Discipline! What a troublesome world this is; how eager one is to avoid it, and yet, after repeated failures, there is some comfort in letting someone else take the reins for a change. Is complete submission to someone else ever a good idea?

Heresy: This was a “trickle-down” theory applied to religion. To some extent it was monastic in nature. It failed in our case. Marriage and monasteries don’t mix! Should husbands provide “leadership” in a modern family?

2 Comments

  1. Greg Says: November 6, 2015 7:20 am

    I don’t know how this adventure will end. Its saddening how broke Graham and Treena have become in this issue. Poor decisions? Who knows. The fact is that we all live in an economic atmosphere sustained by people other than ourselves. Im referring to the costs and profits involved in our personal economic lives. “They” control the horizontal and the vertical, we simply observe and hang on.
    One wonders how things would have turned out if there had not been a recession in progress during this time. Things would have certainly been different I think.
    I think one thing is certain. These sufferings probably strengthened their resolve.

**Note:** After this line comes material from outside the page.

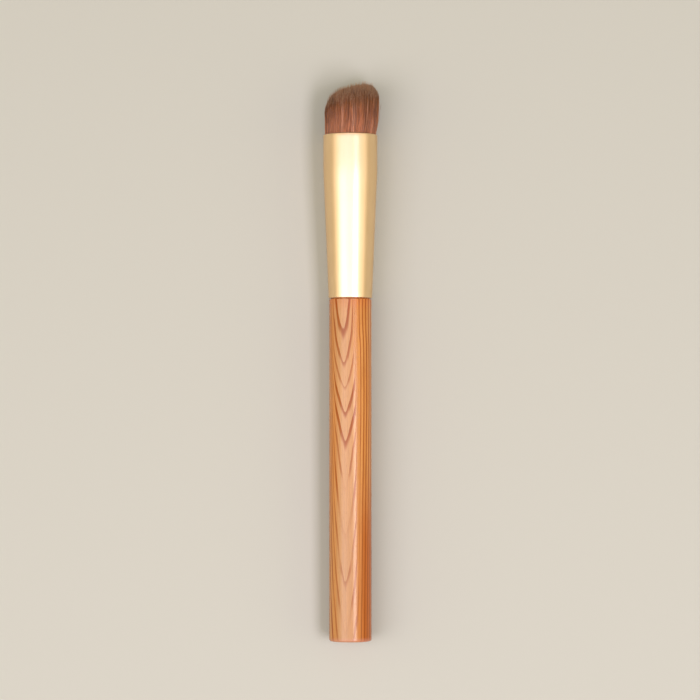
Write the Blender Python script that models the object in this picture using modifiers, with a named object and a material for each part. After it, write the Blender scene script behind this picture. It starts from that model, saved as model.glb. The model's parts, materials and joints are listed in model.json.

  2. Lynn Severance Says: April 8, 2016 5:20 pm

    Failure to listen: There was one relationship I rushed into before having the right kind of time to be discerning. It “seemed” right but was so very wrong. God intervened but had He not, I was in grave danger, physically and morally (though that was not my fault). My fault was in not being more discerning. I tend to be “slow” in making decisions. Cautious. I do want that “green light” God turns on. That said, I don’t always get it right though those times are in less impacting arenas than the scenario Graham described or the relationship one I described.

    Discipline!: I don’t believe any submission that does not have God at the head of it, is ever good. I’d hope if I were in a marriage relationship, my spouse and I would be equally yoked with God as our authority. True, often one or the other person needs to step in to make a final decision but hopefully, it is mutually agreed that they do so. I know friends who got involved in the “Shepherding” movement and what disaster it brought to them and many others. We’d hope not to find that kind of deceit in our churches or in other believers. But it happens. Sadly, it happens.

    Heresy: If a husband is submitted genuinely to God as his leader (the Holy Spirit giving guidance) and if a wife is submitted to God and through Him trusts the discernment of her husband who is in submission to God, leadership about decisions could be worked out. It ties in with what I said in my response above (discipline). Are any of us perfect in getting this one right? I don’t think so but it is a goal to work toward – one God honors and one where our own learning curve is always high!